You can add metadata to existing Service Catalog entries through the Datadog UI, API, or use automated pipelines through the GitHub integration or Terraform.
Metadata structure and supported versions
Service Catalog uses service definition schemas to store and display relevant metadata about your services. The schemas have built-in validation rules to ensure that only valid values are accepted and you can view warnings in the Definition tab on the side panel for any selected services.
There are three supported versions of the schema:
V2 is the earliest version, and contains some experimental features, such as dd-team, which are removed from v2.1.

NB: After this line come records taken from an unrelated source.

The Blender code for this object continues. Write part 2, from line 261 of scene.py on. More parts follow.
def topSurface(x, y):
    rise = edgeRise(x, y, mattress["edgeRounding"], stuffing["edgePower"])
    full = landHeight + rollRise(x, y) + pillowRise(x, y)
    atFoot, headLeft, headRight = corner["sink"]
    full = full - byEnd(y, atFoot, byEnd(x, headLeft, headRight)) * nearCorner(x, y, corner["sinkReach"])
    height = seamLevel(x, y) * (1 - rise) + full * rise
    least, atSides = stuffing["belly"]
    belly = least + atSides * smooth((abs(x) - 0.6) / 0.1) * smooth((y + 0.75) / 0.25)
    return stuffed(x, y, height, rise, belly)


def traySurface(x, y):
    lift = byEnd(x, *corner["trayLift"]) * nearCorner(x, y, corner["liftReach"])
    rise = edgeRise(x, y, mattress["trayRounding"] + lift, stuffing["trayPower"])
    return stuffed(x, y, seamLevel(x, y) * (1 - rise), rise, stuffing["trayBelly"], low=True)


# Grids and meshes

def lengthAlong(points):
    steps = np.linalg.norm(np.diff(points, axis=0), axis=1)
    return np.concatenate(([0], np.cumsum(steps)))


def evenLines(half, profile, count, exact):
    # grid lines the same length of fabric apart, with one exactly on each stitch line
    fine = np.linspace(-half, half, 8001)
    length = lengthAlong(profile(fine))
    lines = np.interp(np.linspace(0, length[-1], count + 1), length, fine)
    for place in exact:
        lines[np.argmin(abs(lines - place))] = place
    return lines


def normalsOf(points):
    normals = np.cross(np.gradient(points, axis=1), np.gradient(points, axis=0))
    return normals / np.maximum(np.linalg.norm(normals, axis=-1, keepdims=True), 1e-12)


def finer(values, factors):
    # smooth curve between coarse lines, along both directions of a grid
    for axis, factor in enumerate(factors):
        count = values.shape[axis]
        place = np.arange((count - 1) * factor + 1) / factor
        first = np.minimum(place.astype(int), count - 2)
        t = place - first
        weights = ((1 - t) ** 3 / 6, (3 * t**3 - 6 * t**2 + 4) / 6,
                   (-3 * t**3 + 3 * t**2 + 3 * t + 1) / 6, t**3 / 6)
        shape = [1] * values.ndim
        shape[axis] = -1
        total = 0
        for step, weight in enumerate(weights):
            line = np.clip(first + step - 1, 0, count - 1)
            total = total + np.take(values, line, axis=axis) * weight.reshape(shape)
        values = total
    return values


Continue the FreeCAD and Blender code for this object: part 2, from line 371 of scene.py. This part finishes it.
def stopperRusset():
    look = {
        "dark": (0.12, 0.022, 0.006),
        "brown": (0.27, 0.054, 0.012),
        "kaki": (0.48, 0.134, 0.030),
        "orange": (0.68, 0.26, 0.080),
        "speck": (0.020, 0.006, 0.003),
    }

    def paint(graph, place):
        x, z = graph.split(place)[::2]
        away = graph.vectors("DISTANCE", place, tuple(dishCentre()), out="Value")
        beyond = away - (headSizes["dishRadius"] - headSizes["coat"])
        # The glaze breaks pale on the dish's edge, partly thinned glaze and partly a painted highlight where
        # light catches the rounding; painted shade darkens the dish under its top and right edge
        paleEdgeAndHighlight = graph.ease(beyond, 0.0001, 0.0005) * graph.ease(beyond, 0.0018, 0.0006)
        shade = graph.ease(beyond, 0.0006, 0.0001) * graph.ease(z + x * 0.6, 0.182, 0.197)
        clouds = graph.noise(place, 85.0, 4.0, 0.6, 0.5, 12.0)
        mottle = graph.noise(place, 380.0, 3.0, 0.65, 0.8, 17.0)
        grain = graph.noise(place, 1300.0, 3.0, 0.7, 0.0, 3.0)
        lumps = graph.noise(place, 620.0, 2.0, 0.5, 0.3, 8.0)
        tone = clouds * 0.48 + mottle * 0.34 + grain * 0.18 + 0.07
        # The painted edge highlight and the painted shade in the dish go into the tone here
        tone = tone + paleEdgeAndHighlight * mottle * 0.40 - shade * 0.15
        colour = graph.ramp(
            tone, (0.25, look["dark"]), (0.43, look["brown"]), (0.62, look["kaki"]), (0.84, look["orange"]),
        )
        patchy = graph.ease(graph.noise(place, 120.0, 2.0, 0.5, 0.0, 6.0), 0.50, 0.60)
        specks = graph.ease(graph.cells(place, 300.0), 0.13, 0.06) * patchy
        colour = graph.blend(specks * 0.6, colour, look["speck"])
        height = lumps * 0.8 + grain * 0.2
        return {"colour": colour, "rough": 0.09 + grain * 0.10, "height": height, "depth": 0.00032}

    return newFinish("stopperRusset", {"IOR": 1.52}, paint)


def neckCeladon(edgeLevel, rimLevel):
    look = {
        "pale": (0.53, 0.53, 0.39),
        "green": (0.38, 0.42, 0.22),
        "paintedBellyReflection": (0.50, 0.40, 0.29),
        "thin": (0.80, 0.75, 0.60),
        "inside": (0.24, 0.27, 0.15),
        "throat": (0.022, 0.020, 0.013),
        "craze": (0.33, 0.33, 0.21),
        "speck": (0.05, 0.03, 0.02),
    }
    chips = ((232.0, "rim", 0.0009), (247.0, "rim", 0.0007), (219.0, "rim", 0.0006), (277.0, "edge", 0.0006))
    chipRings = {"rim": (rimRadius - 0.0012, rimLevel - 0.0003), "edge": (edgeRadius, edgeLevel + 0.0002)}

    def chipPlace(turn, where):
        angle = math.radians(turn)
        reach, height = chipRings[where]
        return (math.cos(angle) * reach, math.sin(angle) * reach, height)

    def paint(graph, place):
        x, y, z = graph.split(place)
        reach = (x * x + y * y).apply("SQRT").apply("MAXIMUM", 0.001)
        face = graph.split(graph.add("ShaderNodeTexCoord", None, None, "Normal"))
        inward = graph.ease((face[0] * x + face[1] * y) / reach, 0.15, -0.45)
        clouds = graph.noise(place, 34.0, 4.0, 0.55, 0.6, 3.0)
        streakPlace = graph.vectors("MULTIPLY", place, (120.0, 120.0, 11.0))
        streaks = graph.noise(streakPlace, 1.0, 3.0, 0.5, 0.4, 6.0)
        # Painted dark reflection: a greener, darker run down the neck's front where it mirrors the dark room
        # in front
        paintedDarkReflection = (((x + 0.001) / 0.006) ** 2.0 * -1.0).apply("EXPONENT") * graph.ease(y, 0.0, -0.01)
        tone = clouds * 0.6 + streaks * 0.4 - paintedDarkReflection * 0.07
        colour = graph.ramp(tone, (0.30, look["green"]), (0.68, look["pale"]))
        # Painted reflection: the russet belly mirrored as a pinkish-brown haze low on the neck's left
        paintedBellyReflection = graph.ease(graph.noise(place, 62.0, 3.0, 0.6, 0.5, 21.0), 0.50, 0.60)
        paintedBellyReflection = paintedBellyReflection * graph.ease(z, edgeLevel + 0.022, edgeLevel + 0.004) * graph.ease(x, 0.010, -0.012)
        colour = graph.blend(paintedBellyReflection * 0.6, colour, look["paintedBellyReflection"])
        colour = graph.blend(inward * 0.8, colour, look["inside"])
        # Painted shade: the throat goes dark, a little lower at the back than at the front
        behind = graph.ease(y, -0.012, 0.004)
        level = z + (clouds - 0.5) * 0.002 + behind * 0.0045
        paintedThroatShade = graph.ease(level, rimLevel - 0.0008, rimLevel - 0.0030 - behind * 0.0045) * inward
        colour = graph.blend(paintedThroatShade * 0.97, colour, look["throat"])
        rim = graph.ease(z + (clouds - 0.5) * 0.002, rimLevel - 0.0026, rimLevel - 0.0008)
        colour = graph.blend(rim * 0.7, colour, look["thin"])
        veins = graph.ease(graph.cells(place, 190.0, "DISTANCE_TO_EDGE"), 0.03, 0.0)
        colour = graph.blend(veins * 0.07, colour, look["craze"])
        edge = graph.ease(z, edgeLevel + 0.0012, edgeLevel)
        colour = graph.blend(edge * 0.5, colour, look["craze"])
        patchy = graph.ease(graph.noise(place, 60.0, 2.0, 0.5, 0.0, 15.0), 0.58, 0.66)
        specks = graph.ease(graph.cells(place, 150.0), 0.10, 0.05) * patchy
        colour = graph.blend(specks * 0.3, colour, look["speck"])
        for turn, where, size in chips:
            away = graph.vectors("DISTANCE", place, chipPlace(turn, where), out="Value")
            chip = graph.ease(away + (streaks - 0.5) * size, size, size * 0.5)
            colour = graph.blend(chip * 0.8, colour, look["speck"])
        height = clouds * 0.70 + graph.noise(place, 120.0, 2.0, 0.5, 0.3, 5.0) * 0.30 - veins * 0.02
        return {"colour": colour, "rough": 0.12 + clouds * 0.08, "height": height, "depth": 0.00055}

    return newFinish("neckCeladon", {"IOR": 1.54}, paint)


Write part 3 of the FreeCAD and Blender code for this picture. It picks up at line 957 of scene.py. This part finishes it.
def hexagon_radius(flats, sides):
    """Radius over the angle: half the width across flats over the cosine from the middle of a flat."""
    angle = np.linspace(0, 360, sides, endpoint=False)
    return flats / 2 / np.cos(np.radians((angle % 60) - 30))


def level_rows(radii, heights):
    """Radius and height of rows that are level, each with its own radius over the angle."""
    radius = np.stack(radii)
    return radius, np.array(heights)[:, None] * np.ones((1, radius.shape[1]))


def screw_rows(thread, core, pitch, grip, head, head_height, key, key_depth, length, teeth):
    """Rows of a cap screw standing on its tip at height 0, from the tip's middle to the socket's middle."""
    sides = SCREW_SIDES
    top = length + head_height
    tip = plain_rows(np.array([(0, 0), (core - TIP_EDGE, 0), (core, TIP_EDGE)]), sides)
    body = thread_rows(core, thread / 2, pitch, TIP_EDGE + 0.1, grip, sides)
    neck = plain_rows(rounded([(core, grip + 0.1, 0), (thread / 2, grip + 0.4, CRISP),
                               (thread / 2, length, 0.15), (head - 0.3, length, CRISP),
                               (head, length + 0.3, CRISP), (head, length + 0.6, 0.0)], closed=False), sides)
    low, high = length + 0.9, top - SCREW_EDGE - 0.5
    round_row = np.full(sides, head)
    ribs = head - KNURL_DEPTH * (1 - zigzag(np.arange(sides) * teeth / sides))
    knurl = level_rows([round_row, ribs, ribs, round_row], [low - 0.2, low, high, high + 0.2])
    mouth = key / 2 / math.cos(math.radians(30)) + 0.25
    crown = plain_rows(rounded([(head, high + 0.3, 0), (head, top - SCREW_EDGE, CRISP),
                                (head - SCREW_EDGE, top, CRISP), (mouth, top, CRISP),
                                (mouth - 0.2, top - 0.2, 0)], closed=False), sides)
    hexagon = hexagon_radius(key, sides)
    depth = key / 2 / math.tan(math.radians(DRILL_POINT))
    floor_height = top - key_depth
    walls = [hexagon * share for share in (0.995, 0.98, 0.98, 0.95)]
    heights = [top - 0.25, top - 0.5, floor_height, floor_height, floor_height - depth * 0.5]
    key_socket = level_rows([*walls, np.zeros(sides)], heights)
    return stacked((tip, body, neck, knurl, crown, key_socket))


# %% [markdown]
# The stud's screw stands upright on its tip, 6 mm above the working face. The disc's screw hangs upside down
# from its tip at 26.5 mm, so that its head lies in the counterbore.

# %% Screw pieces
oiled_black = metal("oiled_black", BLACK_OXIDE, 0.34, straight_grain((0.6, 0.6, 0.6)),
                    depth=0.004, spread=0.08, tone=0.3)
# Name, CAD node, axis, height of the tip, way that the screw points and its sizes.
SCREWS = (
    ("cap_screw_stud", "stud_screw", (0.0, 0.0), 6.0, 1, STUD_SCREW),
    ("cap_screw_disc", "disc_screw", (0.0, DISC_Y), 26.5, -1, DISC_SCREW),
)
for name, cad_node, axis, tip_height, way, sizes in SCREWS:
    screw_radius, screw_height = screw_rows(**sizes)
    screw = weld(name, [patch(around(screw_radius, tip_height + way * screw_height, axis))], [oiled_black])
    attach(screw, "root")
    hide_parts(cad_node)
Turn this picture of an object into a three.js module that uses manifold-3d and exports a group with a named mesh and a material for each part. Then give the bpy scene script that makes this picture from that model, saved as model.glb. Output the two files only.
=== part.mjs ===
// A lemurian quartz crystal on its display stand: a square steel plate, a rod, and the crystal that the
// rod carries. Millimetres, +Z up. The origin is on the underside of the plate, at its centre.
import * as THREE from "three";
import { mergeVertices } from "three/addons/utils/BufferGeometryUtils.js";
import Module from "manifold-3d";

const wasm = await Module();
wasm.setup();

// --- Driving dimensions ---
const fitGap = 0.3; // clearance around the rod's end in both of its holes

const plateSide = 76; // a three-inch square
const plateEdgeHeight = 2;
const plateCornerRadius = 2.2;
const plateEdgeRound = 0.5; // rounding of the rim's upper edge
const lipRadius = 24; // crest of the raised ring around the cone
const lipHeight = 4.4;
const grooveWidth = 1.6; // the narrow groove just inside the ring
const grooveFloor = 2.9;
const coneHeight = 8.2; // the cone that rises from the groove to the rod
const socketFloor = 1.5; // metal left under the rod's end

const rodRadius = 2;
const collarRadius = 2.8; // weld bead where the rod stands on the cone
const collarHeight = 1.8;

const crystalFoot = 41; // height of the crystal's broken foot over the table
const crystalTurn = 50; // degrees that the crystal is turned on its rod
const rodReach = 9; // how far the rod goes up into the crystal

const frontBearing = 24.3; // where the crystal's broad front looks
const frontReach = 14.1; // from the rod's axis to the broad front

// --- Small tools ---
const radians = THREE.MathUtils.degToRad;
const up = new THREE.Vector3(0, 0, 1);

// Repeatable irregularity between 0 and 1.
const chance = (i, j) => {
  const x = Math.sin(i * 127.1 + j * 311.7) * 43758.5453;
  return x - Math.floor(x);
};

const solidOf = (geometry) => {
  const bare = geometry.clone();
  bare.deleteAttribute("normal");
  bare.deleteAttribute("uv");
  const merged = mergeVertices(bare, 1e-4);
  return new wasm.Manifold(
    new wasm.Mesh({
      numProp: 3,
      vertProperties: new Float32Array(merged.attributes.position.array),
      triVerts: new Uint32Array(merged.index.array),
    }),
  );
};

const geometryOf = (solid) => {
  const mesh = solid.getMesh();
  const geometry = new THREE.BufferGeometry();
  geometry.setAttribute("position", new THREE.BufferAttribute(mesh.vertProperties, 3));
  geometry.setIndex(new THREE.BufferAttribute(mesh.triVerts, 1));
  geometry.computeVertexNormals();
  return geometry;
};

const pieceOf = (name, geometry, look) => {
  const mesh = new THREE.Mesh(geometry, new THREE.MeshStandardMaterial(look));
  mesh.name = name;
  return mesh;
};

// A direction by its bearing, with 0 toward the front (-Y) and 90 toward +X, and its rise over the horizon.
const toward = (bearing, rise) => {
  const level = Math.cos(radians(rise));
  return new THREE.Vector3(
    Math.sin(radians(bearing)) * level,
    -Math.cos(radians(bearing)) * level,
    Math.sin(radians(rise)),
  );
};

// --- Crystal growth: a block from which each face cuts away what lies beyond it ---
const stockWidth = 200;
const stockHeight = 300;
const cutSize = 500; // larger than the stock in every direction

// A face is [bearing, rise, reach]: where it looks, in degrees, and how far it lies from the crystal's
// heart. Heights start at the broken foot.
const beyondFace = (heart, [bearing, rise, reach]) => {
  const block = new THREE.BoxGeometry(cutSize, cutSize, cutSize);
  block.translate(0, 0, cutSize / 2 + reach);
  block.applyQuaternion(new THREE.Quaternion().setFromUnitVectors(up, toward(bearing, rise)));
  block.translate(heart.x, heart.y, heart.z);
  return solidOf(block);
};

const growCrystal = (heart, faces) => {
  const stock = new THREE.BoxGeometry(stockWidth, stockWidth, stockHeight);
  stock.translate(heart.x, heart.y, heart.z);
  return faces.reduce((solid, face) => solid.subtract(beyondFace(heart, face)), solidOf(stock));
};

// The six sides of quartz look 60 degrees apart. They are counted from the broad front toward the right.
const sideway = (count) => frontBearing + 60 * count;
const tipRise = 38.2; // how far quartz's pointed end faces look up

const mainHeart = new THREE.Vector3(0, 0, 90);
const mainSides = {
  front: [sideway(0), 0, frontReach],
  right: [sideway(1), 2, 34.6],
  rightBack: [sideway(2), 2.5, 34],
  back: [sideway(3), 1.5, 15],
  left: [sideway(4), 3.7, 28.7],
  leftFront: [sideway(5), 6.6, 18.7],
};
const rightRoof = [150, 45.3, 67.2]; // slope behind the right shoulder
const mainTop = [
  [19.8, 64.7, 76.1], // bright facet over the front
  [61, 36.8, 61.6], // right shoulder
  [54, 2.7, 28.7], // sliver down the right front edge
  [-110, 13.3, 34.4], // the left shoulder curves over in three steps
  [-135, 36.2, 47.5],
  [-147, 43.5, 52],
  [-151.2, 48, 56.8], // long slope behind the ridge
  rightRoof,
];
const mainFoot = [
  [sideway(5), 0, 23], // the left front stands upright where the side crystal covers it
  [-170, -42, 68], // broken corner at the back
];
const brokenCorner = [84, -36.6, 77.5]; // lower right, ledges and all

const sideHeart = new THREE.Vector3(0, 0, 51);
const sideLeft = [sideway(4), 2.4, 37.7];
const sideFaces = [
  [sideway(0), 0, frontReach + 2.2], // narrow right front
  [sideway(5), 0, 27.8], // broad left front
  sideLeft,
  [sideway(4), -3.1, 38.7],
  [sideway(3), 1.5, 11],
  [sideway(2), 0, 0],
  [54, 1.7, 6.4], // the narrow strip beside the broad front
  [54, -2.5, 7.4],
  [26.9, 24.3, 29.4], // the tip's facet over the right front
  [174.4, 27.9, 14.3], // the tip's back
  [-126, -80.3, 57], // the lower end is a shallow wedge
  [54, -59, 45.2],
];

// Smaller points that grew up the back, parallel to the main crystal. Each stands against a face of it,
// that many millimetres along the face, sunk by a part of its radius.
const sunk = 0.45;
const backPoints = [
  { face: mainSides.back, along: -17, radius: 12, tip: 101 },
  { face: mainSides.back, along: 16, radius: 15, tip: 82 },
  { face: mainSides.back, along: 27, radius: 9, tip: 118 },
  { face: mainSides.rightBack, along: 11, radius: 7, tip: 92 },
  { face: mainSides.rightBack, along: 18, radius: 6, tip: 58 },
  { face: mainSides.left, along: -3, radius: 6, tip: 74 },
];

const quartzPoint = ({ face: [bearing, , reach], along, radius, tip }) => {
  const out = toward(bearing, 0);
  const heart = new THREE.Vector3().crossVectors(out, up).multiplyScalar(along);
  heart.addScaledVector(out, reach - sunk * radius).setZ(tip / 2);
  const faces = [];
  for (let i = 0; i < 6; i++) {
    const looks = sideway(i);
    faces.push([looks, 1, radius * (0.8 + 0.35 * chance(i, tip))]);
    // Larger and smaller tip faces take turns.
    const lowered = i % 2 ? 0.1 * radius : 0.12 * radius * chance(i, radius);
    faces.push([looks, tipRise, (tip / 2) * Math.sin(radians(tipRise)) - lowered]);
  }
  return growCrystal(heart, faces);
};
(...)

V2.1 supports additional UI elements such as service groupings and fields like application, tier, and lifecycle. Application, along with Teams, can be used as grouping variables in Service Catalog. Lifecycle helps you differentiate between production, experimental, or deprecated services to indicate development stages and apply different reliability and availability requirements. Tier indicates the criticality of services, to prioritize during incident triage. For example, tier 1 typically represents the most critical services whose failure would result in severe customer impact, whereas tier 4 services typically have no impacts on actual customer experience.
V2.2 supports user annotation and overwriting auto-detected service type and languages using the fields type and languages. It also adds support for associating CI pipelines with a service using the field ci-pipeline-fingerprints. This version also includes less restrictive validation logic for contact.type and link.type, so users should expect fewer warnings while submitting YAML.
For more information about the latest updates, see the schemas on GitHub.
Service Definition Schema (v2.2)
The Service Definition Schema is a structure that contains basic information about a service. See the full schema on GitHub.
If your service is listed in Service Catalog and already has metadata associated with it, the original source is listed in the Metadata Source column on the Ownership view. Return to that source to make any updates you need to make.
If the service has not been assigned any service definition metadata, or if the service isn’t listed in the Service Catalog yet, you can add it:
On the Service Catalog page, click Setup & Config. The Manage Entries tabs shows you how many services are without metadata.
Click Create New Entry.
Specify which service you are adding metadata to. This can be the name of a service already listed in the Service Catalog that doesn’t have service definition metadata defined for it yet, or it can be the name of a service not sending any data.
Enter details for Team, On-call, Contacts, Documentation, Code repo, and Other links.
Switch to the Code view to see the JSON and cURL generated for the metadata you’ve entered. You can copy this code as a jumping off point for programmatically providing service definitions by API, Terraform, or GitHub, without having to learn the schema for service definitions.
If you have the Service Catalog Write permission, you can submit the metadata by clicking Save Entry, or by running the cURL command provided on the Code view.
Automation options for adding metadata
Store and edit service definitions in GitHub
Configure the GitHub integration to directly link from where you view the service’s definition in the Service Catalog to where it’s stored and editable in GitHub.
To install the GitHub integration, navigate to the integration tile and click Link GitHub Account in the Repo Configuration tab.
Service definition YAML files
Datadog scans for the service.datadog.yaml file at the root of each repository with read permissions. You can register multiple services in one YAML file by creating multiple YAML documents. Separate each document with three dashes (---).
Modify service definition
When the GitHub integration is set up for your service definitions, an Edit in Github button appears in the service’s Definition tab and links you to GitHub to commit changes.
After you update the YAML files for your repositories, your changes propagate to the Service Catalog.
To prevent accidental overwriting, create and modify your service definition files with either the GitHub integration or the Service Definition API endpoints. Updating the same service using both the GitHub and the API may result in unintended overwriting.
Automate service definition updates with Terraform
The Service Catalog provides a service definition as a Terraform resource. Creating and managing services in the Service Catalog through automated pipelines requires Datadog Provider v3.16.0 or later.
This GitHub Action allows you to register your services with the Service Catalog using a GitHub Action, with full control over when this information is sent to Datadog, and implement other compliance checks unique to your organization.